**Records to use:**
+ + +

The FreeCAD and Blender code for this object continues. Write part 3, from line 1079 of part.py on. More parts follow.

+ + +

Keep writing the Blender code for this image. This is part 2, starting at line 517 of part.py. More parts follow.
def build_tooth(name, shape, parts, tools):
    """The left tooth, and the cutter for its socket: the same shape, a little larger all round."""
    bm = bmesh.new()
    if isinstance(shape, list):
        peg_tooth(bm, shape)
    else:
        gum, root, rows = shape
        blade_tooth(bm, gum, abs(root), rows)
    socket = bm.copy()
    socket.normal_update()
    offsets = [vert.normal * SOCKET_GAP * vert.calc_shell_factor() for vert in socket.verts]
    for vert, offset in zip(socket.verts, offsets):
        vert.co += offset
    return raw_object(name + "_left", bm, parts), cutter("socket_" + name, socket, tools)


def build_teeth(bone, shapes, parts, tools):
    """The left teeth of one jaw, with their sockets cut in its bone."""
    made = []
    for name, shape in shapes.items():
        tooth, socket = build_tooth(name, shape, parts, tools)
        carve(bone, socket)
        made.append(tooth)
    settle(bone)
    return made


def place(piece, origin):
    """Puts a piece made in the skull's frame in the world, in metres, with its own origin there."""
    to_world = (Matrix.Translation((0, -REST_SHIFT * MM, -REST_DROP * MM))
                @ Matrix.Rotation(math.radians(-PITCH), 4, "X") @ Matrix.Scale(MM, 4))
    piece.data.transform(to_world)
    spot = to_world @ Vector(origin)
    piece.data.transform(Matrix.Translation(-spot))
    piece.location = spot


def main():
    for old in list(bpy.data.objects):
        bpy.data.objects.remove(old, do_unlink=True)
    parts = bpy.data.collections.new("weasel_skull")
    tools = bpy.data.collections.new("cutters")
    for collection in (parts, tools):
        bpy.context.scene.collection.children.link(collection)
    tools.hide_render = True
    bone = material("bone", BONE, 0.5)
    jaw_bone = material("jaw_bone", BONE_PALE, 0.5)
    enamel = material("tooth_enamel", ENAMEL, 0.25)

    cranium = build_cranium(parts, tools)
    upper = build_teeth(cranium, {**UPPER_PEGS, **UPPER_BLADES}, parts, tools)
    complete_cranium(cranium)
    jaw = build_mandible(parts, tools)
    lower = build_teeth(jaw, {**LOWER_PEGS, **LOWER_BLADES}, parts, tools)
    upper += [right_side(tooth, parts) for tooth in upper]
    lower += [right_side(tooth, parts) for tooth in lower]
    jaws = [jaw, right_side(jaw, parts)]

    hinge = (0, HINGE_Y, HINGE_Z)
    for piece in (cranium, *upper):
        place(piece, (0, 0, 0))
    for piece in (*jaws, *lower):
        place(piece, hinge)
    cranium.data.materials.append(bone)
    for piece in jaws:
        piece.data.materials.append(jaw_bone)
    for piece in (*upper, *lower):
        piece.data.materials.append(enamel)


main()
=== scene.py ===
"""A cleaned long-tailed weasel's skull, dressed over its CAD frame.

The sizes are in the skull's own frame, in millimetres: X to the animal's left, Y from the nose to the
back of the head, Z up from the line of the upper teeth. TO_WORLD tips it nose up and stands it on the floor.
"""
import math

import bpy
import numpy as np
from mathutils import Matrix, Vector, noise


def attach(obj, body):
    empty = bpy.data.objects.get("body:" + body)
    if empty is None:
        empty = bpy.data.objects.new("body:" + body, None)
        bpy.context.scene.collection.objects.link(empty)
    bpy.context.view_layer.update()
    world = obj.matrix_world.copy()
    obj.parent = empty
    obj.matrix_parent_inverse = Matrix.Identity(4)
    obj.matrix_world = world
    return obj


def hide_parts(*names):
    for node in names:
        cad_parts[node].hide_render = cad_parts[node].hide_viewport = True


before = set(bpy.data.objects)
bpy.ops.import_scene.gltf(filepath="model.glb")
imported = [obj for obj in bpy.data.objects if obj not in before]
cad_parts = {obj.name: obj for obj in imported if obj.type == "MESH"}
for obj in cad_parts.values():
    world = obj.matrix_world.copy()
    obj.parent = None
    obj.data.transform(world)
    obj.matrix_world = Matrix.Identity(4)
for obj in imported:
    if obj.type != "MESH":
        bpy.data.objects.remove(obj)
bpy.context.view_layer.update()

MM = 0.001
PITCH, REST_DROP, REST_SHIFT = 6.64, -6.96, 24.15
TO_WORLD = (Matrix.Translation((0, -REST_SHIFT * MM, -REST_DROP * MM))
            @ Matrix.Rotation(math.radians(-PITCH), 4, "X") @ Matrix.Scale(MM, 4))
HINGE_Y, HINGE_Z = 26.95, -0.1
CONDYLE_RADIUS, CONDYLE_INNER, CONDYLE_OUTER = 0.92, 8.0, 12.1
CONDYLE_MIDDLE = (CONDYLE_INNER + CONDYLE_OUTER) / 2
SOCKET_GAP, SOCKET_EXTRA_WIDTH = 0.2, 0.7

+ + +

**Aim:**
Nothing outside the span should appear: copy exactly from the line with "obj.matrix_world = world" through the line with "SOCKET_GAP, SOCKET_EXTRA_WIDTH = 0.2, 0.7".

**Complete answer:**
    obj.matrix_world = world
    return obj


def hide_parts(*names):
    for node in names:
        cad_parts[node].hide_render = cad_parts[node].hide_viewport = True


before = set(bpy.data.objects)
bpy.ops.import_scene.gltf(filepath="model.glb")
imported = [obj for obj in bpy.data.objects if obj not in before]
cad_parts = {obj.name: obj for obj in imported if obj.type == "MESH"}
for obj in cad_parts.values():
    world = obj.matrix_world.copy()
    obj.parent = None
    obj.data.transform(world)
    obj.matrix_world = Matrix.Identity(4)
for obj in imported:
    if obj.type != "MESH":
        bpy.data.objects.remove(obj)
bpy.context.view_layer.update()

MM = 0.001
PITCH, REST_DROP, REST_SHIFT = 6.64, -6.96, 24.15
TO_WORLD = (Matrix.Translation((0, -REST_SHIFT * MM, -REST_DROP * MM))
            @ Matrix.Rotation(math.radians(-PITCH), 4, "X") @ Matrix.Scale(MM, 4))
HINGE_Y, HINGE_Z = 26.95, -0.1
CONDYLE_RADIUS, CONDYLE_INNER, CONDYLE_OUTER = 0.92, 8.0, 12.1
CONDYLE_MIDDLE = (CONDYLE_INNER + CONDYLE_OUTER) / 2
SOCKET_GAP, SOCKET_EXTRA_WIDTH = 0.2, 0.7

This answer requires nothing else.